Congratulations, Europeans!
You got the U.S. president you were pining for!
The Nobel Peace Prize laureate "ended" the war in Iraq in 2011, and Iraq hasn't had (or has hardly) suffered any violence since then.
The Nobel Peace Prize laureate (and Hillary Clinton) hit the reset button with Russia in 2009, and Vladimir Putin hasn't bothered anyone (or has hardly bothered anyone) since then.
During the Bush years, every bad thing that occurred, domestically or internationally, I was told repeatedly (with a grim face, dark eyes, gnashing teeth, and sputtering rage), was "on Bush's watch".
Now that one Barack Obama is in the White House, there is never any sputtering rage accompanied with the "it's on Obama's watch" line.
Nobody has noticed!
Millions of refugees heading to Europe are on the Nobel Peace Prize laureate's watch.
Russian and Iranian troops flowing into Syria (and, more generally, into the Middle East) is happening on the Nobel Peace Prize laureate's watch.
Vladimir Putin's invasion of Crimea happened on the Nobel Peace Prize laureate's watch.
Russian planes, ships, and subs buzzing the borders of NATO member countries are happening on the Nobel Peace Prize laureate's watch.
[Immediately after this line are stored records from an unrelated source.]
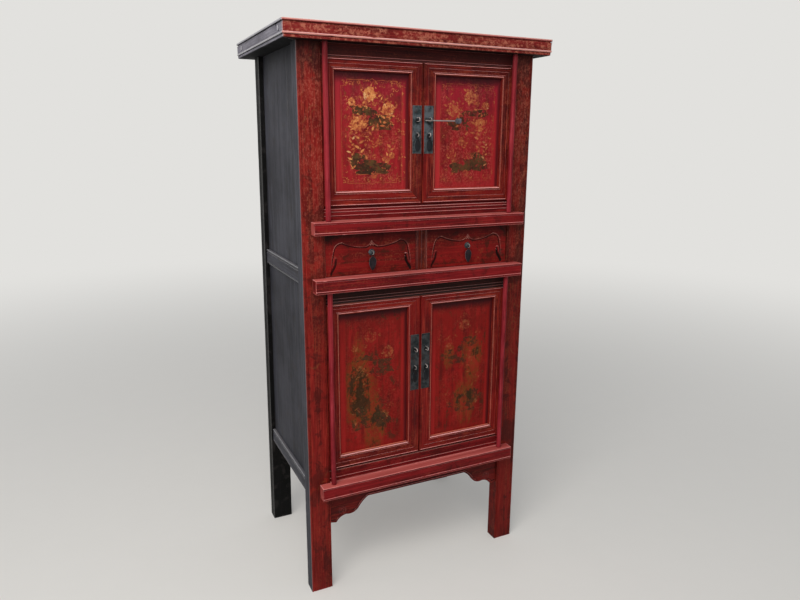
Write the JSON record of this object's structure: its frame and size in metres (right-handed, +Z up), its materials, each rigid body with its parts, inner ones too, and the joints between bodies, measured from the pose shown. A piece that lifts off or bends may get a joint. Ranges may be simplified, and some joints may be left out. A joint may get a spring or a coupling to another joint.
{
  "type": "cabinet on stand",
  "caption": "Tall lacquered wooden cabinet on four through legs, with leaf doors on round pivot poles above and below, drawers between, and a sliding pin lock.",
  "frame": {"origin": "on the floor, under the middle of the whole object", "axes": "+Z up, the doors face -Y, +X to the right of someone facing the doors"},
  "size_m": [0.94, 0.606, 1.9],
  "materials": {
    "red_lacquer": "worn red lacquer, satin",
    "black_lacquer": "dull charcoal lacquer",
    "plain_wood": "unfinished old softwood",
    "iron": "dark patinated sheet iron"
  },
  "bodies": {
    "carcass": {"post_front_left": "red_lacquer", "post_front_right": "red_lacquer", "cornice_front": "red_lacquer", "rail_upper": "red_lacquer", "rail_middle": "red_lacquer", "rail_bottom": "red_lacquer", "frieze_upper": "red_lacquer", "ledge_upper": "red_lacquer", "frieze_lower": "red_lacquer", "sill_lower": "red_lacquer", "drawer_divider": "red_lacquer", "stand_apron": "red_lacquer", "post_back_left": "black_lacquer", "post_back_right": "black_lacquer", "cornice_back": "black_lacquer", "cornice_left": "black_lacquer", "cornice_right": "black_lacquer", "side_panel_upper_left": "black_lacquer", "side_panel_upper_right": "black_lacquer", "side_panel_lower_left": "black_lacquer", "side_panel_lower_right": "black_lacquer", "side_rail_mid_left": "black_lacquer", "side_rail_mid_right": "black_lacquer", "side_rail_low_left": "black_lacquer", "side_rail_low_right": "black_lacquer", "cornice_board": "plain_wood", "back_boards": "plain_wood", "back_rails": "plain_wood", "floor_upper": "plain_wood", "drawer_bed": "plain_wood", "floor_lower": "plain_wood"},
    "upper_left_door": {"upper_left_frame": "red_lacquer", "upper_left_panel": "red_lacquer", "upper_left_pole": "red_lacquer", "upper_left_plate": "iron"},
    "upper_right_door": {"upper_right_frame": "red_lacquer", "upper_right_panel": "red_lacquer", "upper_right_pole": "red_lacquer", "upper_right_plate": "iron"},
    "lower_left_door": {"lower_left_frame": "red_lacquer", "lower_left_panel": "red_lacquer", "lower_left_pole": "red_lacquer", "lower_left_plate": "iron"},
    "lower_right_door": {"lower_right_frame": "red_lacquer", "lower_right_panel": "red_lacquer", "lower_right_pole": "red_lacquer", "lower_right_plate": "iron"},
    "left_drawer": {"drawer_left_front": "red_lacquer", "drawer_left_box": "plain_wood", "drawer_left_rosette": "iron"},
    "right_drawer": {"drawer_right_front": "red_lacquer", "drawer_right_box": "plain_wood", "drawer_right_rosette": "iron"},
    "pull_upper_left": {"upper_left_pull": "iron"},
    "pull_upper_right": {"upper_right_pull": "iron"},
    "pull_lower_left": {"lower_left_pull": "iron"},
    "pull_lower_right": {"lower_right_pull": "iron"},
    "pull_drawer_left": {"drawer_left_pull": "iron"},
    "pull_drawer_right": {"drawer_right_pull": "iron"},
    "sliding_pin": {"lock_pin": "iron"}
  },
  "joints": [
    {"name": "upper_left_door_hinge", "type": "hinge", "parent": "carcass", "child": "upper_left_door", "pos_m": [-0.3365, -0.2802, 1.584], "axis": [0, 0, -1], "range_deg": [0, 170]},
    {"name": "upper_right_door_hinge", "type": "hinge", "parent": "carcass", "child": "upper_right_door", "pos_m": [0.3365, -0.2802, 1.584], "axis": [0, 0, 1], "range_deg": [0, 170]},
    {"name": "lower_left_door_hinge", "type": "hinge", "parent": "carcass", "child": "lower_left_door", "pos_m": [-0.3365, -0.2802, 0.752], "axis": [0, 0, -1], "range_deg": [0, 170]},
    {"name": "lower_right_door_hinge", "type": "hinge", "parent": "carcass", "child": "lower_right_door", "pos_m": [0.3365, -0.2802, 0.752], "axis": [0, 0, 1], "range_deg": [0, 170]},
    {"name": "left_drawer_slide", "type": "slide", "parent": "carcass", "child": "left_drawer", "axis": [0, -1, 0], "range_m": [0, 0.28]},
    {"name": "right_drawer_slide", "type": "slide", "parent": "carcass", "child": "right_drawer", "axis": [0, -1, 0], "range_m": [0, 0.28]},
    {"name": "upper_left_pull_swing", "type": "hinge", "parent": "upper_left_door", "child": "pull_upper_left", "pos_m": [-0.0215, -0.2685, 1.5799], "axis": [-1, 0, 0], "range_deg": [0, 90]},
    {"name": "upper_right_pull_swing", "type": "hinge", "parent": "upper_right_door", "child": "pull_upper_right", "pos_m": [0.0215, -0.2685, 1.5799], "axis": [-1, 0, 0], "range_deg": [0, 90]},
    {"name": "lower_left_pull_swing", "type": "hinge", "parent": "lower_left_door", "child": "pull_lower_left", "pos_m": [-0.0215, -0.2685, 0.7839], "axis": [-1, 0, 0], "range_deg": [0, 90]},
    {"name": "lower_right_pull_swing", "type": "hinge", "parent": "lower_right_door", "child": "pull_lower_right", "pos_m": [0.0215, -0.2685, 0.7839], "axis": [-1, 0, 0], "range_deg": [0, 90]},
    {"name": "drawer_left_pull_swing", "type": "hinge", "parent": "left_drawer", "child": "pull_drawer_left", "pos_m": [-0.18225, -0.2685, 1.2054], "axis": [-1, 0, 0], "range_deg": [0, 90]},
    {"name": "drawer_right_pull_swing", "type": "hinge", "parent": "right_drawer", "child": "pull_drawer_right", "pos_m": [0.18225, -0.2685, 1.2054], "axis": [-1, 0, 0], "range_deg": [0, 90]},
    {"name": "sliding_pin_slide", "type": "slide", "parent": "upper_right_door", "child": "sliding_pin", "axis": [1, 0, 0], "range_m": [-0.072, 0]}
  ]
}
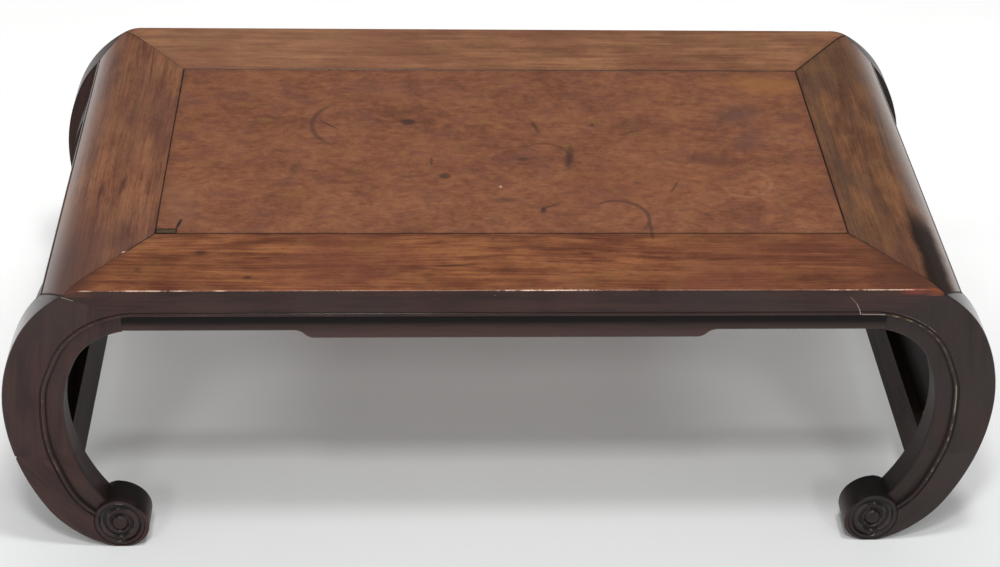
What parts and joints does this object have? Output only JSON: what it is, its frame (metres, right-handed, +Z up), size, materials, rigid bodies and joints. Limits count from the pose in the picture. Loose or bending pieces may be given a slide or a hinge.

Iran unleashed, with a $150 billion bonus, is on the Nobel Peace Prize laureate's watch.
(Is it any wonder that the Washington Posts' Fred Hiatt says that This may be the most surprising of President Obama’s foreign-policy legacies: not just that he presided over a humanitarian and cultural disaster of epochal proportions, but that he soothed the American people into feeling no responsibility for the tragedy.)
Congratulations, people!
Congratulations, Europeans!
The post-war era of peace that you praised so much, 70 years old now (coupled with obligatory rabid anti-Americanism throughout), is likely coming to an end — a very bloody end.
Thanks to the pacifist visionary you have been pining for.